━━━━━ Data lines ━━━━━

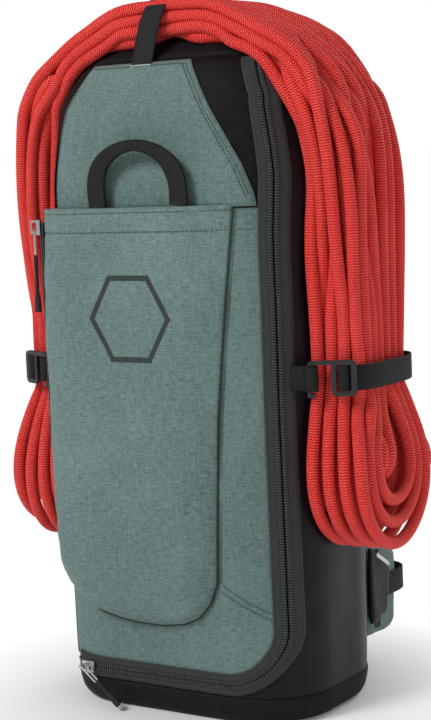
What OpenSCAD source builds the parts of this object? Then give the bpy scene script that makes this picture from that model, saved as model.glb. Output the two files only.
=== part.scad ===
// Rope storage bag: a tall crag pack whose front door opens on one zip,
// with a coiled rope carried over its crown and held by three straps.
// Front faces -Y, the wearer's back is at +Y, and Z = 0 is the floor.

/* [Bag] */
// Width of the tube at mid height
bag_w = 242; // [230:1:256]
// Depth of the tube at mid height
bag_d = 162; // [154:1:172]
// Height of the crown above the floor
bag_h = 540; // [530:1:560]
// Thickness of the coated fabric with its foam lining
wall = 3; // [2:0.5:4]

/* [Pocket and flap] */
// How far the pocket stands in front of the tube
pocket_t = 18; // [16:1:24]
// Height of the pocket's top hem
pocket_top = 408; // [396:1:412]
// Thickness of the applied front flap
flap_t = 1.2; // [0.8:0.1:2]

/* [Rope and straps] */
// Width of the strap webbing
web_w = 20; // [15:1:25]
// Thickness of the strap webbing
web_t = 1.6; // [1.2:0.1:2]
// How far the rope hangs out from the side of the bag
hank_t = 42; // [38:1:46]
// Height of the side strap above the floor
strap_z = 274; // [268:1:280]

/* [Hardware] */
// Thickness of the moulded hooks and buckles
hook_t = 3.6; // [3:0.2:4.4]

/* [Hidden] */
$fn = 32;

corner_r = 62;            // corner radius of the tube at mid height
gap = 0.6;                // free space between parts that move
door_bottom = 32;         // lower edge of the door, where the zip's teeth run
door_top = 523;           // upper edge of the door
door_left = 213.6;        // plan angle of the door's hinge side, degrees
door_right = -44;         // plan angle of the door's zipped side, degrees
door_corner_r = 46;       // radius of the door's lower right corner
door_reach = -125;        // the door's outline runs past its hinge side to here
tape_w = 9;               // width of one zip tape
seam_back = 48;           // plan angle of the seam beside the back panel, degrees
cap_z = 452;              // seam between the side panels and the crown
floor_t = 8;              // thickness of the padded floor
rim_h = 20;               // height of the textured band round the base

// Height, width, depth and corner radius of the tube, from the floor to the crown
STATIONS = [
    [0, bag_w - 12, bag_d - 12, corner_r - 5],
    [12, bag_w - 4, bag_d - 4, corner_r - 2],
    [36, bag_w - 2, bag_d - 2, corner_r - 2],
    [250, bag_w + 2, bag_d + 2, corner_r],
    [430, bag_w, bag_d, corner_r],
    [490, bag_w - 14, bag_d - 12, corner_r - 2],
    [bag_h - 18, bag_w - 52, bag_d - 42, corner_r - 12],
    [bag_h, bag_w - 122, bag_d - 96, corner_r - 32]
];
// Points of the rope strap's middle line in the YZ plane, front seam to rear buckle
ROPE_STRAP_PATH = [
    [-60.8, 524.5], [-61.5, 548], [-57.5, 563], [-46, 572.4], [-28, 574], [34, 574], [51, 572.4],
    [60.5, 564], [63.6, 549.5]
];
// Height, half width and depth of the rope where it arches over the crown
ARCH = [
    [440, 168, 106], [480, 166, 108], [515, 147, 108], [545, 112, 106], [565, 72, 98], [571.5, 38, 84]
];
arch_y = 4; // the rope lies a little behind the middle of the crown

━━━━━

*Exercise prompt*.
Count every line above that holds the word "parts", and state the number and nothing more.

*Result*.
2